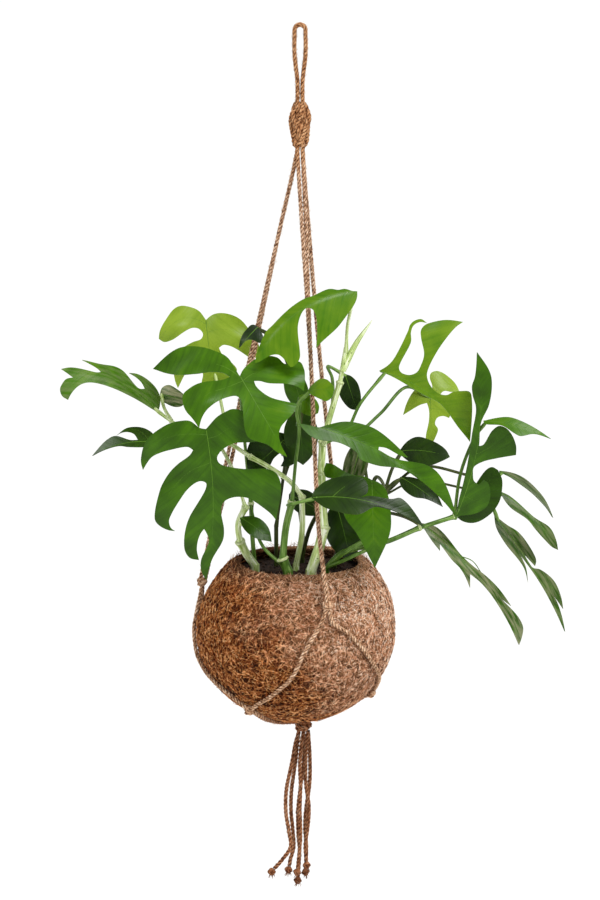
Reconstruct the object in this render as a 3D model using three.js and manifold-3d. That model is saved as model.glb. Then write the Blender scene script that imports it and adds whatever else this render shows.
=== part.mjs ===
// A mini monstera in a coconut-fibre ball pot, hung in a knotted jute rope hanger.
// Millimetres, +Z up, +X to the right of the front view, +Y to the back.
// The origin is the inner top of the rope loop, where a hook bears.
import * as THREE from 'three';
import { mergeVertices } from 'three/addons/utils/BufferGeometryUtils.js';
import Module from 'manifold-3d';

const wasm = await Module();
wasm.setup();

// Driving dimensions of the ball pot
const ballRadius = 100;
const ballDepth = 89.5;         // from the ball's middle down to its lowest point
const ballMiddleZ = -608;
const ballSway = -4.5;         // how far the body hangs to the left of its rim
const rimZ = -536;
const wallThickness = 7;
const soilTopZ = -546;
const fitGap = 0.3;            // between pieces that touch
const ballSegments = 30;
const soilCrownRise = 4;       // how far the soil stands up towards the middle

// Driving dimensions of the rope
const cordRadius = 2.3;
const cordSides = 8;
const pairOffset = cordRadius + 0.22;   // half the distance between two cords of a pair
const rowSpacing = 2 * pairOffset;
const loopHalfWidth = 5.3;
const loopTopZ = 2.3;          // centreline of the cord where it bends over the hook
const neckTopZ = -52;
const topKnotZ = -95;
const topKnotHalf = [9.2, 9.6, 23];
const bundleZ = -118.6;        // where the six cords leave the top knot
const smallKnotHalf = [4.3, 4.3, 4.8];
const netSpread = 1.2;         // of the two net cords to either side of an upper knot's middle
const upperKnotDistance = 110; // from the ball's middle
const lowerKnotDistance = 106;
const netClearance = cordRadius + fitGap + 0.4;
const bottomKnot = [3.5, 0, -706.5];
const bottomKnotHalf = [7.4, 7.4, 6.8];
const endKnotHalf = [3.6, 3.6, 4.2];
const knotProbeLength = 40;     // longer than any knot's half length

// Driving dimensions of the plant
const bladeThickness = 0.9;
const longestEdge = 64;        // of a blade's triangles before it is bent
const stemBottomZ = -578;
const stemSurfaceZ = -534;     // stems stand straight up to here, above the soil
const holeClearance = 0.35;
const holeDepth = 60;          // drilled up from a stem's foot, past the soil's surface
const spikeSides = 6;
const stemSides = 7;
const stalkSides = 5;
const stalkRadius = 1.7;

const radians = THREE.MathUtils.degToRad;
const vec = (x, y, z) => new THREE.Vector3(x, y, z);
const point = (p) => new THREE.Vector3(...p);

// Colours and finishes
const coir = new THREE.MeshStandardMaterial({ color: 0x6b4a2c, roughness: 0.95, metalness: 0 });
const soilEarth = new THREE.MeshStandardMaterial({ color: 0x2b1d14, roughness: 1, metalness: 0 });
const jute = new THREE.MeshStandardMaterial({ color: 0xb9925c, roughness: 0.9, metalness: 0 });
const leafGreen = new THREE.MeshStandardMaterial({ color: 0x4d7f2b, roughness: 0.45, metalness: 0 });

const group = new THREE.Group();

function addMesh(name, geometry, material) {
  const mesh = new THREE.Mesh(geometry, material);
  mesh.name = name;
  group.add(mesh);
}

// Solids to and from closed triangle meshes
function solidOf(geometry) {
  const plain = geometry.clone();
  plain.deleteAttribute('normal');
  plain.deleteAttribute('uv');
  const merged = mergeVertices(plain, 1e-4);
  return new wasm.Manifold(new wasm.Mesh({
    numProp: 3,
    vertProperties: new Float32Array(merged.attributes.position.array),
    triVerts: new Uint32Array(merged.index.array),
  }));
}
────
• _WHAT THE TASK ASKS_
Write out a verbatim copy of the data, beginning with its first line and ending with the line that contains "wasm.setup();".

• _SOLVED EXERCISE_
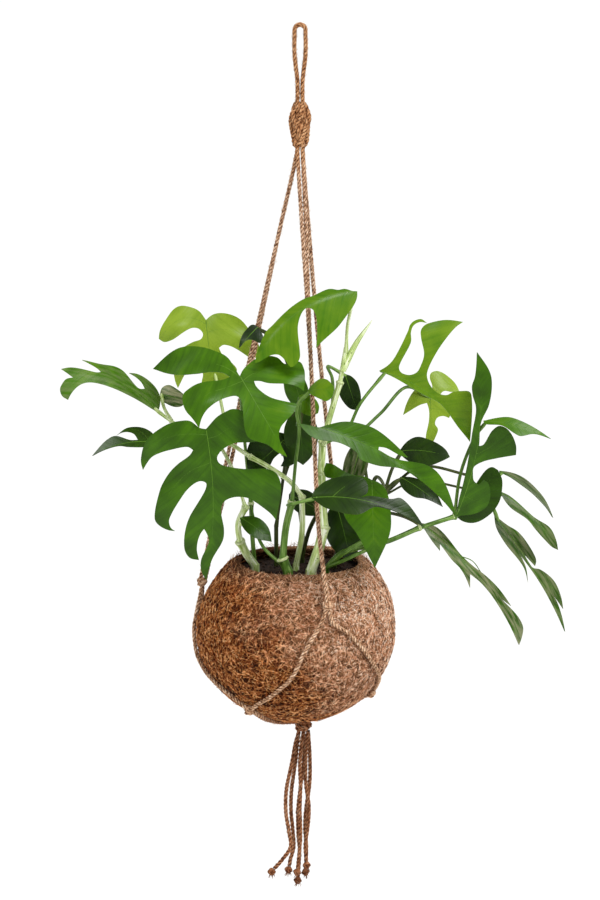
Reconstruct the object in this render as a 3D model using three.js and manifold-3d. That model is saved as model.glb. Then write the Blender scene script that imports it and adds whatever else this render shows.
=== part.mjs ===
// A mini monstera in a coconut-fibre ball pot, hung in a knotted jute rope hanger.
// Millimetres, +Z up, +X to the right of the front view, +Y to the back.
// The origin is the inner top of the rope loop, where a hook bears.
import * as THREE from 'three';
import { mergeVertices } from 'three/addons/utils/BufferGeometryUtils.js';
import Module from 'manifold-3d';

const wasm = await Module();
wasm.setup();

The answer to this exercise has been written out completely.